**Supplied information**

## START

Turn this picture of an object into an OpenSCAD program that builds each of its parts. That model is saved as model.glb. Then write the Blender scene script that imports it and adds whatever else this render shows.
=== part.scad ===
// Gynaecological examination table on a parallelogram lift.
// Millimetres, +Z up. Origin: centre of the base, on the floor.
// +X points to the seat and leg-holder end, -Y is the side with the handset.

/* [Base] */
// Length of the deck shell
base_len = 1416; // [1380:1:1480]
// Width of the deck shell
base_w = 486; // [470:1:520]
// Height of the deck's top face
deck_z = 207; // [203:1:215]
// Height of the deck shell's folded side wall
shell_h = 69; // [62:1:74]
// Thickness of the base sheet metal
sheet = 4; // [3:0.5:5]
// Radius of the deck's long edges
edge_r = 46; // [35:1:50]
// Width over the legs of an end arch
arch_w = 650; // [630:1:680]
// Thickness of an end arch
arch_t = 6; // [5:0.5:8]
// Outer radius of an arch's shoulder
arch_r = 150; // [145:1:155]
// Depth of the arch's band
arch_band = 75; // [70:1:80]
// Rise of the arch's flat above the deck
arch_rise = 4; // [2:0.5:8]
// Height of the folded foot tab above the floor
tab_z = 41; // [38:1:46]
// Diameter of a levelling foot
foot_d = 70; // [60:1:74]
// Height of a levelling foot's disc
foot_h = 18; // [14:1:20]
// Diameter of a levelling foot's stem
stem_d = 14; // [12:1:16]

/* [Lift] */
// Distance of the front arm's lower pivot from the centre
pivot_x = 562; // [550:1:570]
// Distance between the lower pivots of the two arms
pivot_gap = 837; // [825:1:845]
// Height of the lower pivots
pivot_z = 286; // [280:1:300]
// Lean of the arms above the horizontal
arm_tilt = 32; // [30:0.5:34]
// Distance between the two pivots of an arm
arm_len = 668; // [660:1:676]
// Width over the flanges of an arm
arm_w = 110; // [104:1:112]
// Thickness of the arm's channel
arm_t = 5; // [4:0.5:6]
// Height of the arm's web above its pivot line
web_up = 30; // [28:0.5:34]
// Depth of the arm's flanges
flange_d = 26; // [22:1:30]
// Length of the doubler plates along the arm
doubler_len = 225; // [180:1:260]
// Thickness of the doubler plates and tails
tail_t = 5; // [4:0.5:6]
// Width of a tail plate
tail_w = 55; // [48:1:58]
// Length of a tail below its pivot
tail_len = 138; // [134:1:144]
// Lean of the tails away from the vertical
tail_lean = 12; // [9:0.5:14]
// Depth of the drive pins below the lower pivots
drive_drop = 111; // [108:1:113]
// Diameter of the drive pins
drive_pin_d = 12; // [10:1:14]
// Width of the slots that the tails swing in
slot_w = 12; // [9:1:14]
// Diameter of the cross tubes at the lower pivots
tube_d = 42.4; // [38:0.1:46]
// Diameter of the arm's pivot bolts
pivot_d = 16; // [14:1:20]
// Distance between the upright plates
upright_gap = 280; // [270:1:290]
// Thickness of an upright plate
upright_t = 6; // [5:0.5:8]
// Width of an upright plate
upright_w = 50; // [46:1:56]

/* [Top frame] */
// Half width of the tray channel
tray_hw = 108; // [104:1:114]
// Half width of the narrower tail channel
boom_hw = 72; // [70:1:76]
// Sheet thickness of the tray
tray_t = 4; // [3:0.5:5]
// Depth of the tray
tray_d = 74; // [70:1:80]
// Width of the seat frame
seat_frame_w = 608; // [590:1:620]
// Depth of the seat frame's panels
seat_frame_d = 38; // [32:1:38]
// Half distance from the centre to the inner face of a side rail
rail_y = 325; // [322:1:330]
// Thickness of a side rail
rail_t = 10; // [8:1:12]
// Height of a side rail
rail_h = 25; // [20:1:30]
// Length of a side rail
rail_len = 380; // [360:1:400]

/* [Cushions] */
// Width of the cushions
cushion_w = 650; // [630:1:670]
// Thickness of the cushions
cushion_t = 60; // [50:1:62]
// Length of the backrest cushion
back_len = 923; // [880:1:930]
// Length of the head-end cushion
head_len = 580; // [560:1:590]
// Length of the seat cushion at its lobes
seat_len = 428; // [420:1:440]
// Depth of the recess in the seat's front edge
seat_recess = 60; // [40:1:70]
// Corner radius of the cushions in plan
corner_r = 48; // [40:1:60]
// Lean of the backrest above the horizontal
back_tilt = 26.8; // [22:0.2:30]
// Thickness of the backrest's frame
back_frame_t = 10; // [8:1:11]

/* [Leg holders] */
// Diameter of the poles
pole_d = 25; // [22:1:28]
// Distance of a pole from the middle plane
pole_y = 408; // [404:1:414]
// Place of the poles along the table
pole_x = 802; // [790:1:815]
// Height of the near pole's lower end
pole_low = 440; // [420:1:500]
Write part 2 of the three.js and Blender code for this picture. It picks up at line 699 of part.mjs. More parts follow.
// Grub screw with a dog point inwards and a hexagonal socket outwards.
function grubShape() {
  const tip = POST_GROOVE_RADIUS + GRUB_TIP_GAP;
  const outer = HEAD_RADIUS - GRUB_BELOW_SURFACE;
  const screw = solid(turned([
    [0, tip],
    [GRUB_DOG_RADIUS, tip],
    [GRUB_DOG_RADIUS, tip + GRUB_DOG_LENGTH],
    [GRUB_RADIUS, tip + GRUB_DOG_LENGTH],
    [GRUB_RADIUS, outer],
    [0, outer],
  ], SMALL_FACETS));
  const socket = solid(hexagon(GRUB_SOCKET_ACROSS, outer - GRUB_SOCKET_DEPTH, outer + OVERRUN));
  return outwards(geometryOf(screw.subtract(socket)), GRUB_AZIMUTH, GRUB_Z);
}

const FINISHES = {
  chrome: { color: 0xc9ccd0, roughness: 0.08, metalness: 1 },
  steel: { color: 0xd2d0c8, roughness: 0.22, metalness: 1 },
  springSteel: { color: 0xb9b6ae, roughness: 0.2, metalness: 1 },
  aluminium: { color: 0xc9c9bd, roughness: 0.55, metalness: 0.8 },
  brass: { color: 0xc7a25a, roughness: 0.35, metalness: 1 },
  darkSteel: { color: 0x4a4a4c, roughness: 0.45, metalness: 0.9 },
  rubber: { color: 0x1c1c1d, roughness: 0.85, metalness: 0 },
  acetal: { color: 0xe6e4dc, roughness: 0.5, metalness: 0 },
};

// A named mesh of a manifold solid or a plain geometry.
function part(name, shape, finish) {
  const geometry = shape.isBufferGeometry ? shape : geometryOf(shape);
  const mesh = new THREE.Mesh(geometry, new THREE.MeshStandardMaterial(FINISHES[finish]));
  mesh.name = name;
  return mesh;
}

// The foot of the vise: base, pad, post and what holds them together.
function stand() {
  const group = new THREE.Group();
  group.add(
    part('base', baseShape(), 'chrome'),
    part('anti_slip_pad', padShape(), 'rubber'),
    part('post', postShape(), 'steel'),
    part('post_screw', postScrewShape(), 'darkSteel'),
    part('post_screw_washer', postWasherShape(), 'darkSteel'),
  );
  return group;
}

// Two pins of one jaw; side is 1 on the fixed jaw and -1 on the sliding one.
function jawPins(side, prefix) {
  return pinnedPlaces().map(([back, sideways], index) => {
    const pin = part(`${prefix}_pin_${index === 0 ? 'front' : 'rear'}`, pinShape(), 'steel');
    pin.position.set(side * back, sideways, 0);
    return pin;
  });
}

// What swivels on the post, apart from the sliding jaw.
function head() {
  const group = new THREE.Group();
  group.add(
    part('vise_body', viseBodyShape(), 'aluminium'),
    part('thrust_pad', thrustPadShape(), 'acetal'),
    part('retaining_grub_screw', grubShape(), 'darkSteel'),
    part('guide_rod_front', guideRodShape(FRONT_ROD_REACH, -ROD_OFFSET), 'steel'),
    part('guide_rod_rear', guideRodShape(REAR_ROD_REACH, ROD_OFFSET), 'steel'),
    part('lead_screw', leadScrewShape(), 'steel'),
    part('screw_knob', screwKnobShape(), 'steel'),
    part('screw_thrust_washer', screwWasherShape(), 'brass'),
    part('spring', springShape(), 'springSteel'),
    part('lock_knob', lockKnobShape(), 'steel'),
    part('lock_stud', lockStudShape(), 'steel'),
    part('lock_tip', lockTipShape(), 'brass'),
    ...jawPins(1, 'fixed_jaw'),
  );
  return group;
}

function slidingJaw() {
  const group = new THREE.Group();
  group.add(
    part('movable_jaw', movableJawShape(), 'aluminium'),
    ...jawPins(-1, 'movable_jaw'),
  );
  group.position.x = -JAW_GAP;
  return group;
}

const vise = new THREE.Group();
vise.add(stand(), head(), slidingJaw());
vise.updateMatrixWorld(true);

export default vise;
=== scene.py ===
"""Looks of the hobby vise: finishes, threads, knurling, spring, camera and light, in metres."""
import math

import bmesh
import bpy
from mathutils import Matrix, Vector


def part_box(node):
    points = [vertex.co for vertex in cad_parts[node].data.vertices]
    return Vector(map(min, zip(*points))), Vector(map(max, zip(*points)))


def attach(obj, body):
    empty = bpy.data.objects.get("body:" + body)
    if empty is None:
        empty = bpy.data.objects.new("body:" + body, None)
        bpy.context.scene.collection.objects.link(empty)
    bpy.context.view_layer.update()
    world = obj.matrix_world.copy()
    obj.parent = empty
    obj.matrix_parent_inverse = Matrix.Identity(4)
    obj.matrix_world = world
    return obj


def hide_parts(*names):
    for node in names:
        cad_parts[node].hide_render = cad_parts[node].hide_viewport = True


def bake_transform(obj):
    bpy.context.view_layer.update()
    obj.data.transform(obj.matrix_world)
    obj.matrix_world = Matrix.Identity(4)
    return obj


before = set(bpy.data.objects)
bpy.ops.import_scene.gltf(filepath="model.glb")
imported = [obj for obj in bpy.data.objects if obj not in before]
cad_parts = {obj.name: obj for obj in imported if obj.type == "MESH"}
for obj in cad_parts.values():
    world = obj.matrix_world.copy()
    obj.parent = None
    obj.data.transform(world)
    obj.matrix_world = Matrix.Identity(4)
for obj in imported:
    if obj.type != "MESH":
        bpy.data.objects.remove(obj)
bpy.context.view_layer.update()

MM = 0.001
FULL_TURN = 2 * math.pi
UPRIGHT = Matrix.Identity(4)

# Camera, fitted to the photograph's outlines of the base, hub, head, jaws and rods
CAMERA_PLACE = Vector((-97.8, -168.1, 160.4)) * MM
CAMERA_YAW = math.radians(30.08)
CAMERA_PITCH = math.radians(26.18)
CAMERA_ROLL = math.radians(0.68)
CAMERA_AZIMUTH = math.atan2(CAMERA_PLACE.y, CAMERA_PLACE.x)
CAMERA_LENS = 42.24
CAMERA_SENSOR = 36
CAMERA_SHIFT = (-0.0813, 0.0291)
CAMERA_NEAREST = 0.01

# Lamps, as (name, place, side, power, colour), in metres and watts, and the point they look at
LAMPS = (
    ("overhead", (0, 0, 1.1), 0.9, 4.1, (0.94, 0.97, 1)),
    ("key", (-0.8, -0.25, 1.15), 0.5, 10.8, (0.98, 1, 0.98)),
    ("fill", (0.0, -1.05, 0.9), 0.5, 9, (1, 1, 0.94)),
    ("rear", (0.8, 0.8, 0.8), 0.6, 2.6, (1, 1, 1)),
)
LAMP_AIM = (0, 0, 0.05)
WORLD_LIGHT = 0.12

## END

**Job**
Begin with the first line of the listing and copy exactly through the line that contains "with the handset.", please, keeping both ends and leaving out everything after.

**Expected answer**
Turn this picture of an object into an OpenSCAD program that builds each of its parts. That model is saved as model.glb. Then write the Blender scene script that imports it and adds whatever else this render shows.
=== part.scad ===
// Gynaecological examination table on a parallelogram lift.
// Millimetres, +Z up. Origin: centre of the base, on the floor.
// +X points to the seat and leg-holder end, -Y is the side with the handset.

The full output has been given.